Now we can run the CTX_CLS.CLUSTERING procedure on our documents. This procedure has the following parameters.
– The Oracle Text Index Name
– Document Id Column Name
– Document Assignment (cluster assignment) Table Name. This table will be created if it doesn’t already exist
– Cluster Description Table Name. This table will be created if it doesn’t already exist.
– Name of the Oracle Text Preference (list)
exec ctx_cls.clustering( 'MY_DOCUMENTS_OT_IDX', 'DOC_PK', 'OT_CLUSTER_RESULTS', 'DOC_CLUSTER_DETAILS', 'Cluster_My_Documents');
When the procedure has completed we can now examine the OT_CLUSTER_RESULTS and the DOC_CLUSTER_DETAILS tables. The first of these (OT_CLUSTER_RESULTS) allows us to see what documents have been clustered together. The following is what was produced for my documents.
SELECT d.doc_pk, d.doc_title, r.clusterid, r.score FROM my_documents d, ot_cluster_results r WHERE d.doc_pk = r.docid;
We can see that two of the documents have been grouped into the same cluster (ClusterId=2). If you have a look back at what these documents are about then you can see that yes these are very similar. For the other two documents we can see that they have been clustered into separate clusters (ClusterId=4 & 5). The clustering algorithms have said that they are different types of documents. Again when you examine these documents you will see that they are talking about different topics. So the clustering process worked !
You can also explore the various features of the clusters by looking that he DOC_CLUSTER_DETAILS table. Although the details in this table are not overly useful but it will give you some insight into what clusters the k-Means algorithm has produced.
Hopefully I’ve shown you how easy it is to setup and use the clustering feature of Oracle Text.

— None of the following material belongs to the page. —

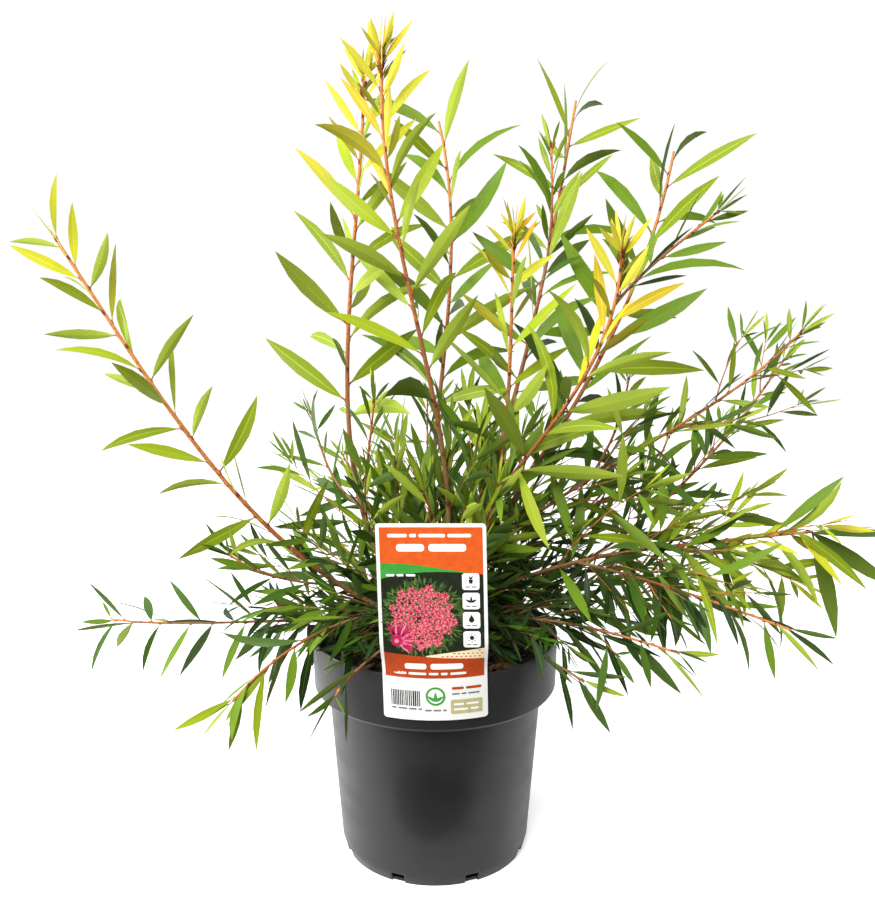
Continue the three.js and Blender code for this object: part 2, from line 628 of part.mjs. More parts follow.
function massMesh(shoot, shoots) {
  const stem = stemOfShoot(shoot);
  const start = shoot.parent ? 0 : Math.max(shoot.bough, shoot.stub) + CLEARANCE / shoot.length;
  const solids = [solidOf(shootLimb(shoot, start, 1, STEM.sides, STEM.step, 0, STEM.fatter))];
  const keep = (samples) => keepsToSpace(samples, shoot, shoots);
  const leaves = leavesOfStem(stem, keep);
  for (const twig of twigsOfStem(stem)) {
    if (!keep(twigSamples(twig))) continue;
    solids.push(solidOf(twigGeometry(twig)));
    leaves.push(...leavesOfStem(twig, keep));
  }
  leaves.forEach((leaf) => solids.push(solidOf(leafGeometry(leaf))));
  const fused = wasm.Manifold.union(solids);
  const cleared = shoot.parent ? clearOfParent(fused, shoot) : fused;
  return namedMesh(`foliage_${shoot.name}`, geometryOf(mainPiece(cleared)), LEAF_GREEN);
}

// ---- The whole plant ----

const plant = new THREE.Group();
const shoots = grownShoots();
plant.add(potMesh(), soilMesh(), cardMesh(), clipMesh(), trunkMesh(shoots));
for (const shoot of shoots.values()) {
  if (shoot.bough) plant.add(boughMesh(shoot));
  plant.add(massMesh(shoot, shoots));
}

export default plant;
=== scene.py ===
# %% [markdown]
# # A young bottlebrush in its nursery pot
# The solid model of the plant is a fixed frame: a pot, its compost, a label card, a clip, one short trunk,
# bare boughs and coarse masses of foliage. This script keeps every place and size from that frame and
# makes the surfaces that are seen: moulded plastic, printed card, bark, and each leaf as a thin folded
# blade. Lengths in the planting plan are millimetres, as a grower would write them, and MM turns them to
# metres.

# %% Load the frame
import json
import math
import bpy
import bmesh
import numpy as np
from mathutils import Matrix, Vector, noise

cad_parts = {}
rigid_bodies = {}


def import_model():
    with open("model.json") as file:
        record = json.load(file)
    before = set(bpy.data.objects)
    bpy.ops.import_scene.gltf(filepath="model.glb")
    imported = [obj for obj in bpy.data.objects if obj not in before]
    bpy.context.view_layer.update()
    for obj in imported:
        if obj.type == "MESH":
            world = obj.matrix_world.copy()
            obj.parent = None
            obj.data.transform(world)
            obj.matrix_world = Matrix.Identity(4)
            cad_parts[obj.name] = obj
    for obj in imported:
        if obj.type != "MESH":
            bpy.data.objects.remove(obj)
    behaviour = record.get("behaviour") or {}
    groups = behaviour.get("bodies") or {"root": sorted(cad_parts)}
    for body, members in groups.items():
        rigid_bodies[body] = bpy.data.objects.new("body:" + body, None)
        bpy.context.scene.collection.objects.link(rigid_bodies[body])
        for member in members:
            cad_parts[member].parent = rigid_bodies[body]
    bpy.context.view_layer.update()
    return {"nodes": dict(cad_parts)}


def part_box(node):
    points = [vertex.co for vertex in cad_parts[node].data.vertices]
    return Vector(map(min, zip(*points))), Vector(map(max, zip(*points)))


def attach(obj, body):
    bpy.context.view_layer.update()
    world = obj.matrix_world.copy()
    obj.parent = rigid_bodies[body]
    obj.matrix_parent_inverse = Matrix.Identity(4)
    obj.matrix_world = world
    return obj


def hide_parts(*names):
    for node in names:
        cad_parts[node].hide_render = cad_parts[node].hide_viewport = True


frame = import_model()
MM = 0.001
print("nodes in the frame:", len(frame["nodes"]))

# %% [markdown]
# ## Working in edit mode without a mouse
# A modeller selects by eye. A script selects by place, so these helpers pick vertices or faces with a
# small test, run one operator on them and go back to object mode. Everything else is first put out of the
# selection, because the frame's own pieces arrive selected. Steps that several pieces share are helpers
# too: starting from a bar, cutting it across, rounding its edges and turning its faces outwards.


# %% Select, edit and go back
NEAR = 1e-4


def only(piece):
    bpy.ops.object.select_all(action="DESELECT")
    piece.select_set(True)
    bpy.context.view_layer.objects.active = piece
    return piece


def edit(piece, select=None, faces=False):
    """Go to edit mode with the vertices or faces selected that pass the test, or with all of them."""
    only(piece)
    bpy.ops.object.mode_set(mode="EDIT")
    bpy.ops.mesh.select_mode(type="FACE" if faces else "VERT")
    bpy.ops.mesh.select_all(action="SELECT" if select is None else "DESELECT")
    if select is not None:
        work = bmesh.from_edit_mesh(piece.data)
        for item in work.faces if faces else work.verts:
            item.select_set(bool(select(item)))
        work.select_flush_mode()
        bmesh.update_edit_mesh(piece.data)


def done():
    bpy.ops.object.mode_set(mode="OBJECT")


print("places closer than", NEAR, "m count as one")


# %% Start a piece, cut it and round it
def bar(low, high):
    """A cube stretched between two corners, as a start."""
    low, high = Vector(low), Vector(high)
    bpy.ops.mesh.primitive_cube_add(size=1, location=(low + high) / 2)
    piece = bpy.context.object
    piece.scale = high - low
    bpy.ops.object.transform_apply(location=True, scale=True)
    return piece


def cut_across(piece, axis, places):
    """Cut a piece through at some places along an axis, so that it can bend there."""
    for at in places:
        co, no = [0, 0, 0], [0, 0, 0]
        co[axis], no[axis] = at, 1
        edit(piece)
        bpy.ops.mesh.bisect(plane_co=co, plane_no=no)
        done()


def face_outwards(piece):
    edit(piece)
    bpy.ops.mesh.normals_make_consistent(inside=False)
    done()


def finish_modifiers(piece):
    only(piece)
    for modifier in list(piece.modifiers):
        bpy.ops.object.modifier_apply(modifier=modifier.name)


def round_edges(piece, width, degrees):
    """Round the edges that turn by more than so many degrees."""
    rounding = piece.modifiers.new("rounding", "BEVEL")
    rounding.width = width
    rounding.segments = 2
    rounding.limit_method = "ANGLE"
    rounding.angle_limit = math.radians(degrees)
    finish_modifiers(piece)


def smooth(piece, degrees):
    only(piece)
    bpy.ops.object.shade_smooth_by_angle(angle=math.radians(degrees))


def triangles(piece):
    return sum(len(face.vertices) - 2 for face in piece.data.polygons)


solids = [piece for piece in bpy.data.objects if piece.type == "MESH"]
print("the coarse solids have", sum(triangles(piece) for piece in solids), "triangles")


# %% Name a piece and give it its place
def settle(piece, name):
    """Give the piece its name and move its place into its mesh."""
    only(piece)
    bpy.ops.object.transform_apply(location=True, rotation=True, scale=True)
    piece.name = name
    piece.data.name = name
    return piece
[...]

WARNING: Before using the Clustering or Classification with Oracle Text, you need to check with your local Oracle Sales representative about if there is licence implication. There seems to be some mentions the the algorithms used are those that come with Oracle Data Mining. Oracle Data Mining is a licence cost option for the database. So make sure you check before you go using these features.